WHAT IS REQUIRED =>
Select the lines below containing the word "Blender".

DATASET EXTRACT =>
****************************************
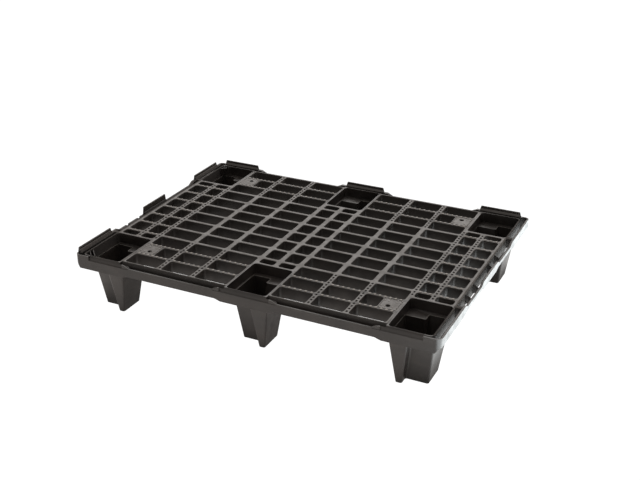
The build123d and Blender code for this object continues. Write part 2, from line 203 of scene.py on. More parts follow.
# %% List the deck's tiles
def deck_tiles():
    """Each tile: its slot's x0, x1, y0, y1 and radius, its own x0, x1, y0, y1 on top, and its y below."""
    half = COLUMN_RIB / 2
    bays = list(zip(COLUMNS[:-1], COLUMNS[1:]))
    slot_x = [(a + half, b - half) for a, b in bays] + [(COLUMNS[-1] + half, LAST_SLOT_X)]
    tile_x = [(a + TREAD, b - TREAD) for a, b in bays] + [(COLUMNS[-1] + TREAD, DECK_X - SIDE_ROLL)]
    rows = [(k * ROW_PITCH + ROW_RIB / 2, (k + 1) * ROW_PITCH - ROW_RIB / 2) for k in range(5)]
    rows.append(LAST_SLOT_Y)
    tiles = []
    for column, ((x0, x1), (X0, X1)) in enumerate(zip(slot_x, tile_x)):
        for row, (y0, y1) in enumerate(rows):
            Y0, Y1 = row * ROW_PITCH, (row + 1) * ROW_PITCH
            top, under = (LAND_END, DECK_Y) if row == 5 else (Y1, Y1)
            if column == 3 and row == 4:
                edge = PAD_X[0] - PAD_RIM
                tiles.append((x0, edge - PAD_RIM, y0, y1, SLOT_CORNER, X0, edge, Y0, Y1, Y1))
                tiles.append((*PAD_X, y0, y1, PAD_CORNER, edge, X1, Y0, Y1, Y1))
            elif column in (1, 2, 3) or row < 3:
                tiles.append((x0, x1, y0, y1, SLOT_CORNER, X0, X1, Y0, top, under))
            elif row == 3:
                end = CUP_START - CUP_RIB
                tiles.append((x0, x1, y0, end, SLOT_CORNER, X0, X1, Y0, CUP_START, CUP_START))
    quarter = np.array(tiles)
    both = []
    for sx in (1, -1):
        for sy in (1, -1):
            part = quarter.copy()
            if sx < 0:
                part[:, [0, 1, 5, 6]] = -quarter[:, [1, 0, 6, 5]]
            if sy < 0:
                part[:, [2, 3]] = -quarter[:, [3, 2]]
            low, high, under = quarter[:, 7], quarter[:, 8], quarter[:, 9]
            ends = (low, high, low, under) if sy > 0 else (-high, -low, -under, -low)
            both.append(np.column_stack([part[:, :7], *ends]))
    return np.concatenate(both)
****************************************
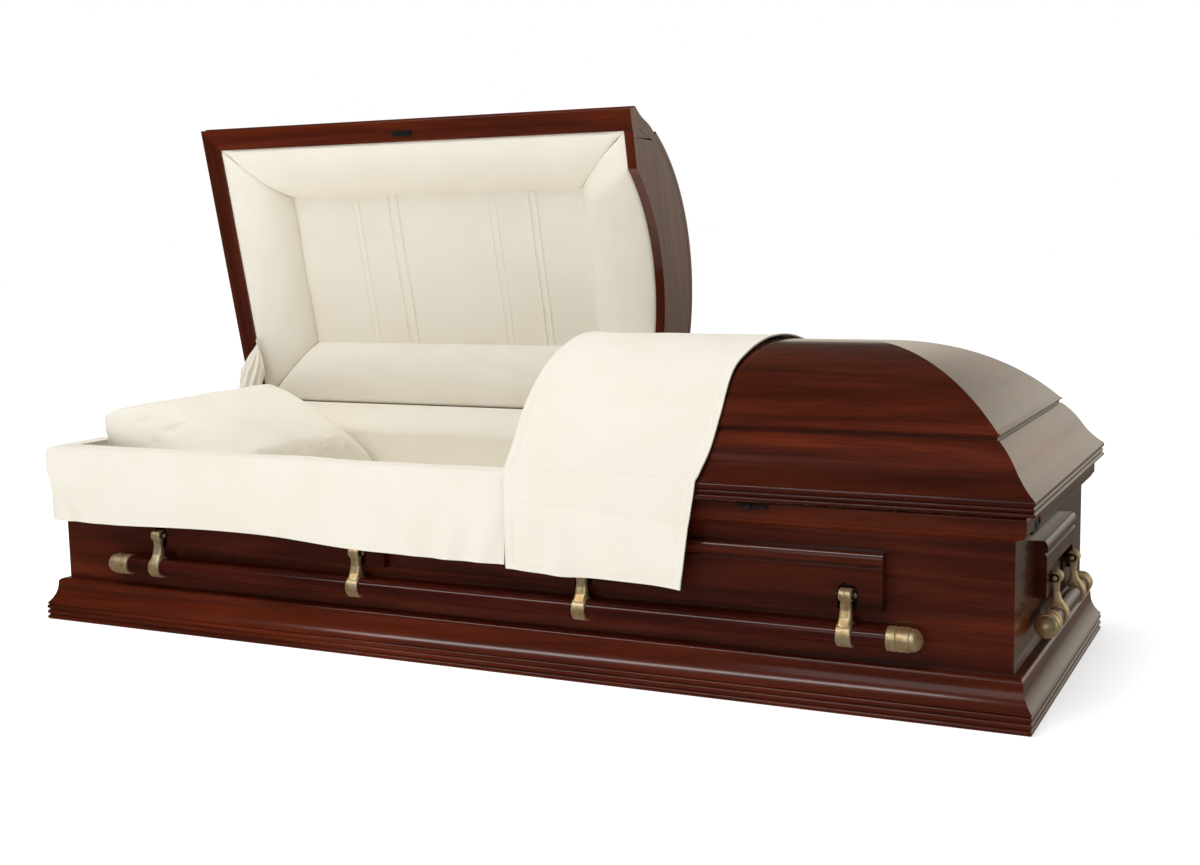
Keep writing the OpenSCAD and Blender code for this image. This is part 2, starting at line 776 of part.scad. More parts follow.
****************************************
EXERCISE SOLUTION =>
The build123d and Blender code for this object continues. Write part 2, from line 203 of scene.py on. More parts follow.
Keep writing the OpenSCAD and Blender code for this image. This is part 2, starting at line 776 of part.scad. More parts follow.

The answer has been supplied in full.